Ellis Hyde – BMW i5 M60
The BMW i5 M60’s ability to create a sense of drama and occasion blew me away. I particularly enjoyed the i5’s ‘Expressive’ mode, which delivers a soundtrack created by Hans Zimmer that reminded me of the iconic THX studio ‘Deep Note’ (Google it if you don’t know what I'm on about).
Switching into Sport mode, I immediately felt the side bolsters on my seats begin to hug me and my seat belt tighten, as if the car was telling me “you ain’t ready for what’s about to happen”. It was right, because the i5 M60, and all its 601bhp, never failed to pin me to my seat when I hit the accelerator, while a new, even more epic sound played from the sensational Bowers and Wilkins speakers, and the numbers of the dashboard climbed faster than my eyes could widen.
Almost as baffling was how composed the i5 M60 was in the corners, despite the car weighing more than a Range Rover, and how refined and restrained it could be once I entered ‘Relax’ mode in an attempt to bring my heart rate to less concerning levels.
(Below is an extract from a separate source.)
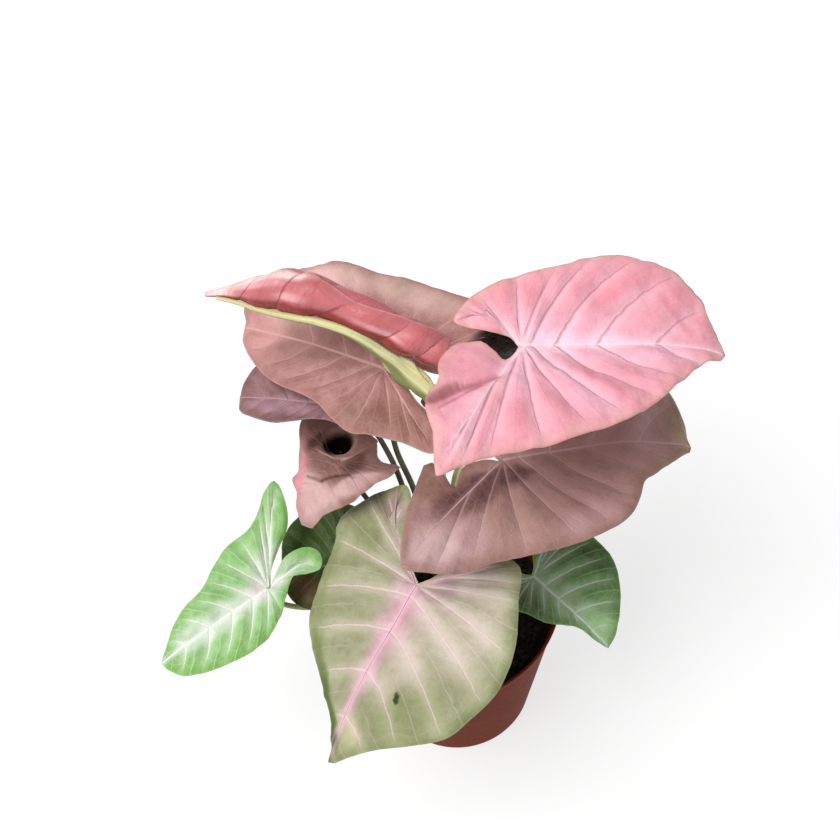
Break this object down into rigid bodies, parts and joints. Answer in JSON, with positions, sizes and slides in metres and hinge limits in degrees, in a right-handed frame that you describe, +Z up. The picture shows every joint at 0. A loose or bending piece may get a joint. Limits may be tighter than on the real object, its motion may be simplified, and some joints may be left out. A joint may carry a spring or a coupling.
{
  "type": "potted syngonium plant",
  "caption": "Young arrowhead vine in a round nursery pot: arrow-shaped pink, mauve and green leaves on slender stalks that rise from potting soil, with the newest leaf still rolled.",
  "frame": {"origin": "centre of the flat underside of the pot", "axes": "+Z up along the axis of the pot; -Y towards the viewer, the side that the front leaf hangs over; +X to the right of that viewer"},
  "size_m": [0.2841, 0.214, 0.2677],
  "materials": {
    "pot": "moulded terracotta-brown plastic with a satin sheen",
    "soil": "moist, crumbly, near-black potting mix",
    "leaf_bright_pink": "waxy living leaf, bright pink with pale veins",
    "leaf_dusty_rose": "waxy living leaf, dusty rose with pale pink veins",
    "leaf_rose_brown": "waxy living leaf, rose brown with a browner margin",
    "leaf_pink_green": "waxy living leaf, cream green with pink along the midrib",
    "leaf_mauve": "waxy living leaf, mauve",
    "leaf_pale_green": "waxy living leaf, pale green with whitish veins",
    "leaf_green": "waxy living leaf, green with grey-white veins",
    "leaf_dark_green": "waxy living leaf, dark green and brown",
    "leaf_coral": "glossy young leaf, coral pink",
    "stalk_green": "smooth green leaf stalk",
    "stalk_pale": "smooth pale yellow-green leaf stalk",
    "stalk_dark": "smooth dark olive leaf stalk"
  },
  "bodies": {
    "root": {"pot": "pot", "soil": "soil", "petiole_top_right": "stalk_pale", "leaf_top_right": "leaf_bright_pink", "petiole_top_left": "stalk_dark", "leaf_top_left": "leaf_dusty_rose", "petiole_mid_right": "stalk_green", "leaf_mid_right": "leaf_rose_brown", "petiole_front": "stalk_green", "leaf_front": "leaf_pink_green", "petiole_mid_left": "stalk_dark", "leaf_mid_left": "leaf_mauve", "petiole_curled": "stalk_dark", "leaf_curled": "leaf_rose_brown", "petiole_low_left": "stalk_green", "leaf_low_left": "leaf_pale_green", "petiole_low_right": "stalk_green", "leaf_low_right": "leaf_green", "petiole_low_back": "stalk_dark", "leaf_low_back": "leaf_dark_green", "petiole_rolled": "stalk_pale", "leaf_rolled": "leaf_coral"}
  },
  "joints": []
}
What’s more, the interior is beautifully finished and the technology is excellent, which (almost) allows me to overlook the i5’s overly-bling illuminated grille.
Alex Ingram – Audi Q6 e-tron prototype
The next 12 months are going to be huge for Audi, and the Q6 e-tron is certain to be one of the key cars in the brand’s huge 2024 model offensive. A rival to the BMW iX3 and Tesla Model Y, the Q6 showcases Audi’s next generation of EV tech. The new PPE architecture, co-developed with Porsche will also form the basis of a wide range of future products not only for Audi, but the wider VW Group.
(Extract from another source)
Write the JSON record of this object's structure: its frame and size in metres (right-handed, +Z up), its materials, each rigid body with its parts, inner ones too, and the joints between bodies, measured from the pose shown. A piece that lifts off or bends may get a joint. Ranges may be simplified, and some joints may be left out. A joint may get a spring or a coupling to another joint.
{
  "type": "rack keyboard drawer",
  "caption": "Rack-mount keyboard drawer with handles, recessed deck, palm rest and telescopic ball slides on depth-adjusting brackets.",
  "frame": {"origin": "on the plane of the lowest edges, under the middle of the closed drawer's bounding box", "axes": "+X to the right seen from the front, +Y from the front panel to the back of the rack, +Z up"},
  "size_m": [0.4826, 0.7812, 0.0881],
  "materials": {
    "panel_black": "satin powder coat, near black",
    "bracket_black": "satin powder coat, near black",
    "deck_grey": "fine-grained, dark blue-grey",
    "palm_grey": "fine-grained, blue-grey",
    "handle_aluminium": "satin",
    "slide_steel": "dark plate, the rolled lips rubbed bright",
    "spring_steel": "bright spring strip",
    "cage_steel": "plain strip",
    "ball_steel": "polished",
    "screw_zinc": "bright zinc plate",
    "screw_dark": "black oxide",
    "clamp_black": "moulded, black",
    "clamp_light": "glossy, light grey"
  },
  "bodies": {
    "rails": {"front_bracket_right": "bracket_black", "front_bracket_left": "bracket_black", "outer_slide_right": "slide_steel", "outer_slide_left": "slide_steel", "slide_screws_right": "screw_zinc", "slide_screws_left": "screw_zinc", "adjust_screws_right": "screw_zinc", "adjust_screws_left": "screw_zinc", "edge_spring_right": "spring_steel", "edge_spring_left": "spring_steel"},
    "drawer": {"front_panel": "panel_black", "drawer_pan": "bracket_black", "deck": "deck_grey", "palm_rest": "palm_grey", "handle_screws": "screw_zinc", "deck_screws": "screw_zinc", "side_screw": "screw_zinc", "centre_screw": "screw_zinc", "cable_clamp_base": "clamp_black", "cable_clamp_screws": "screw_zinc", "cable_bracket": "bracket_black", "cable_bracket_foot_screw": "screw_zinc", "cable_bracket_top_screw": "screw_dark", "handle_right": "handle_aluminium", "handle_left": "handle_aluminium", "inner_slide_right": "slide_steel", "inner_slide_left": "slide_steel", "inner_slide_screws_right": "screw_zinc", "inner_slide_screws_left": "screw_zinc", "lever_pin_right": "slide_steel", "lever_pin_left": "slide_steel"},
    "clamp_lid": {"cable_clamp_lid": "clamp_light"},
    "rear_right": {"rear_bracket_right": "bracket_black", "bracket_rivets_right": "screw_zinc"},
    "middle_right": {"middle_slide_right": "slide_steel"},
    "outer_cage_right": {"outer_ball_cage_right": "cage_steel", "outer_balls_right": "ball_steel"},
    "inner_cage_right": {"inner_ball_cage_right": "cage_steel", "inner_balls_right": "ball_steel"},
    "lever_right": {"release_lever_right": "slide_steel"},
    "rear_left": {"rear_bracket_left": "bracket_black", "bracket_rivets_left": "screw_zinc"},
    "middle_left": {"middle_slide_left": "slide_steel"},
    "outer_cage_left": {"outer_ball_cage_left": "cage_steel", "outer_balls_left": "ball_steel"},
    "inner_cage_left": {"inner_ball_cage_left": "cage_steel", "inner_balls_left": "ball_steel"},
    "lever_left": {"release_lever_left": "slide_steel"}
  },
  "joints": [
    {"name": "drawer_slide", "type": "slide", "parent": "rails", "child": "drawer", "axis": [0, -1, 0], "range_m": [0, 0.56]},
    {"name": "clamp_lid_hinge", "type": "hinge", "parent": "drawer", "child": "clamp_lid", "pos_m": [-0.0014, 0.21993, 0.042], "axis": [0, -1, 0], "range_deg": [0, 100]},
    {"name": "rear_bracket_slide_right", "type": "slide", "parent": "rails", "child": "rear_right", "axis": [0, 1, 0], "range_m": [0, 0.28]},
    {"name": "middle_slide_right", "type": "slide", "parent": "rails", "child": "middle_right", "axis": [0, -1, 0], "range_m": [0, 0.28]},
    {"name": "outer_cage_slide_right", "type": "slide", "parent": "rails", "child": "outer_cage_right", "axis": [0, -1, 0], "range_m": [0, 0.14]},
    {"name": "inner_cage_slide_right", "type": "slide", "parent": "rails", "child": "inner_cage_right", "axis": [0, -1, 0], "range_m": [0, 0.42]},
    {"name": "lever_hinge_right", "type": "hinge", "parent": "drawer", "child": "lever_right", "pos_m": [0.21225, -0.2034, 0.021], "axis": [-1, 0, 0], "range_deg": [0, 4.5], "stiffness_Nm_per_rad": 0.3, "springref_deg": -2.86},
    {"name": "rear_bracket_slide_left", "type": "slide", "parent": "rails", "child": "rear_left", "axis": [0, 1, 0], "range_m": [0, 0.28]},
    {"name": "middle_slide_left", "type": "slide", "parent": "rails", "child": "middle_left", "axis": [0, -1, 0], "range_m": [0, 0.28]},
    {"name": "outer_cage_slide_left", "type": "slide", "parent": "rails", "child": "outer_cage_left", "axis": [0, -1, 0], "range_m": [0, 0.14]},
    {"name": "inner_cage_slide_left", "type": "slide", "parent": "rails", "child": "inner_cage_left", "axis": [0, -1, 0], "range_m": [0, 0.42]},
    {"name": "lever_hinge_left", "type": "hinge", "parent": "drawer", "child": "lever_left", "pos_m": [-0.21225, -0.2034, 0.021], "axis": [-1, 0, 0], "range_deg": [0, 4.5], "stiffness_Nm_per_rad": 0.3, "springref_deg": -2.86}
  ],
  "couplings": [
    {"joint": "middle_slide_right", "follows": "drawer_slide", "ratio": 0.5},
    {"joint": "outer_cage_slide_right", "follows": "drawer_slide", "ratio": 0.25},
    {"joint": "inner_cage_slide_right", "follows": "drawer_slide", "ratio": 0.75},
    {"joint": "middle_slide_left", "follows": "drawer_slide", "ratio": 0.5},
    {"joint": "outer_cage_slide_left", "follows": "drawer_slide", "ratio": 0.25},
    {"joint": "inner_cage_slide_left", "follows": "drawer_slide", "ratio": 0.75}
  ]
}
Audi invited me to drive a pre-production Q6; its closest details hidden from sight under fabric sheets across the interior and a lurid colour scheme on the exterior – the latter almost enough to distract me from the stunning North Atlantic backdrop of the Faroe Islands where the drive took place.
However, looking beyond the appearance, I found areas where the Q6 showed a huge amount of promise. The PPE underpinnings delivered an absolutely vast cabin, for starters, but the driving experience also impressed thanks to its relaxing road manners and superb calibration of the brake regeneration system. I’ll be keen to try it on UK roads, but based on my drive and the on-paper specs, it already looks like it’ll be a huge step forward compared to the Q4 and Q8 e-tron models.
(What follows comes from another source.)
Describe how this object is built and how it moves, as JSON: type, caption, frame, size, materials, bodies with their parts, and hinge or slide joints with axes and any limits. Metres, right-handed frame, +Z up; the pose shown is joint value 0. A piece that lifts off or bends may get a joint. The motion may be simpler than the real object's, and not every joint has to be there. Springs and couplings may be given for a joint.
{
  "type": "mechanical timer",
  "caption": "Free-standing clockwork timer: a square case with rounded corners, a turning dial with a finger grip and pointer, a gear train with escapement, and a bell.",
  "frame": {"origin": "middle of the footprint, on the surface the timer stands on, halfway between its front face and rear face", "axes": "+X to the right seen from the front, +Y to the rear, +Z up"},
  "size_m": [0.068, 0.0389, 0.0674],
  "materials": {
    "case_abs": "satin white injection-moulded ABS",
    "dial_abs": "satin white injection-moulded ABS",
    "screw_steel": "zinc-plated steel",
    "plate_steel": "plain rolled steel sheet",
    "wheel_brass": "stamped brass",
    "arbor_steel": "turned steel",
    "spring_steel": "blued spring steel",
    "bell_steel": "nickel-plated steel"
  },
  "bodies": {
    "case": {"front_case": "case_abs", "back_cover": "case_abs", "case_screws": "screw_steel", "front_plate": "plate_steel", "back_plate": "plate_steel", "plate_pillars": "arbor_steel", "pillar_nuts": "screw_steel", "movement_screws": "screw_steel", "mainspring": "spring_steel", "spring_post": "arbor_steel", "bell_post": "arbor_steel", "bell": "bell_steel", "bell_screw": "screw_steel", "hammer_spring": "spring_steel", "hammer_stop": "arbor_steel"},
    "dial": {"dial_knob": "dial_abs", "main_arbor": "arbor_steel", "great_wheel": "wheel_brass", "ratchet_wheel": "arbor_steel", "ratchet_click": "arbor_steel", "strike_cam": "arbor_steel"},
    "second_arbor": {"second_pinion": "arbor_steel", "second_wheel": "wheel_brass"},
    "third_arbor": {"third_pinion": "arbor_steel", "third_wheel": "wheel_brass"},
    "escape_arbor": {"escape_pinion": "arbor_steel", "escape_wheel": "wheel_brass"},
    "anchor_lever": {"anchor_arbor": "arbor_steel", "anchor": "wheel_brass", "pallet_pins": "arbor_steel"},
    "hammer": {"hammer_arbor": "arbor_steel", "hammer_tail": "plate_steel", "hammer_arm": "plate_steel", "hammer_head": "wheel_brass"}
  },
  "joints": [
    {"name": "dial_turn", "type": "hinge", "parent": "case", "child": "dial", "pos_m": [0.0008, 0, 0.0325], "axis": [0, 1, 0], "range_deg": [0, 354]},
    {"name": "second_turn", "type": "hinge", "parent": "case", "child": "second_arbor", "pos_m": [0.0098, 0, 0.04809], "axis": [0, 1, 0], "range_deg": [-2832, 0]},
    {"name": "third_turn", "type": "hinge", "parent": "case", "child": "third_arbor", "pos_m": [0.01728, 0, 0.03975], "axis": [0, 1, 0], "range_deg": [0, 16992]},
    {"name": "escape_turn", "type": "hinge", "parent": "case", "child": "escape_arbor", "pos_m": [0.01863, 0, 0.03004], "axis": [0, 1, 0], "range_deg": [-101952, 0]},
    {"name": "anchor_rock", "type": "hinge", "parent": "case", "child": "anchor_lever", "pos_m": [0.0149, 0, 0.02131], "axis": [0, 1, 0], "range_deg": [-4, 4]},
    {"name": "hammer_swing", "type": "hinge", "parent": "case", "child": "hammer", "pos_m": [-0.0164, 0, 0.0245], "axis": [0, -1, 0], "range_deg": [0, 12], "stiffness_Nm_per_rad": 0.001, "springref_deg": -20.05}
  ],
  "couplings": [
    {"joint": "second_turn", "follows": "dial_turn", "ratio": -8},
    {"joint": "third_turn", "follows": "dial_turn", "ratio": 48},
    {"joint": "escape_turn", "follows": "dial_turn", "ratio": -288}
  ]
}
Richard Ingram – Tesla Model 3
Few people could argue against the significance of Tesla’s facelifted Model 3. Already one of the biggest-selling electric cars on the planet, the updated car moved the game on when it launched earlier this year.
Not to all tastes, the minimalist cabin design takes some getting used to, but those with a penchant for the latest tech will be blown away by what the new Model 3 can do. To me, that’s merely an aside – the revised Tesla is more comfortable, more refined and better to drive than ever. Marry that with a class-leading sub-£40k starting price and it’s hands-down my EV drive of 2023.
Just think, if Tesla can replicate all of these changes on the more practical and family-friendly Model Y in time, there are going to be few reasons to buy anything else…
Tom Jervis – MG4 XPower
We’ve all seen videos of top-of-the-range Teslas smoking supercars in drag races, but not everyone has six figures to splash on their next EV. This is where the MG4 XPower comes in as it represents the cheapest route to a hefty shot of adrenaline, after the theme park vouchers you find on the front of cereal boxes.
Despite a handful of technical upgrades, the hot MG4 at first doesn’t feel all that different from the £27k base model. That is, until you squeeze the accelerator, after which you’ll unequivocally understand why the XPower demands a £10k premium over the standard MG4. Simply put, the MG4 XPower lives up to its name by offering instant and intoxicating point-and-squirt acceleration that’s leagues ahead of anything else at its price point.
The only issue? It may as well be powered by a pair of AAs as after a few spirited runs, you’ll soon find your range figure tumbling. Swap the current car’s 64kWh battery for the larger 77kWh unit found in the similarly priced Extended Range car and I think MG could be onto a winner.
Steve Walker – Nio ET5
Nio remains a relatively unknown brand in the UK, but that’s set to change in the coming months and years. The Chinese maker is due to arrive here in 2024 and the ET5 compact executive electric car is going to form a big part of its offering.
There’s a robot virtual assistant called Nomi that’s plonked in the middle of the dash that swivels its head to talk to you in an initially disconcerting fashion and you can swap the depleted battery for a fully charged one in under 5 minutes if you can find one of Nio’s battery swap stations. Beyond all the far-out features, however, the ET5 seems to have got the rest of the EV essentials pretty well buttoned-down.
You get the now firmly in-vogue minimalist cabin design - with a big, and somewhat complex, central touchscreen. It might be a tad soulless, but quality is well up to scratch and the range of features is vast. Straight out of the Tesla playbook, acceleration is very lively and cornering poise is a little less impressive. If Nio can get the price right, this car is undoubtedly going to be a serious contender for EV saloons and estates from the likes of Audi and BMW.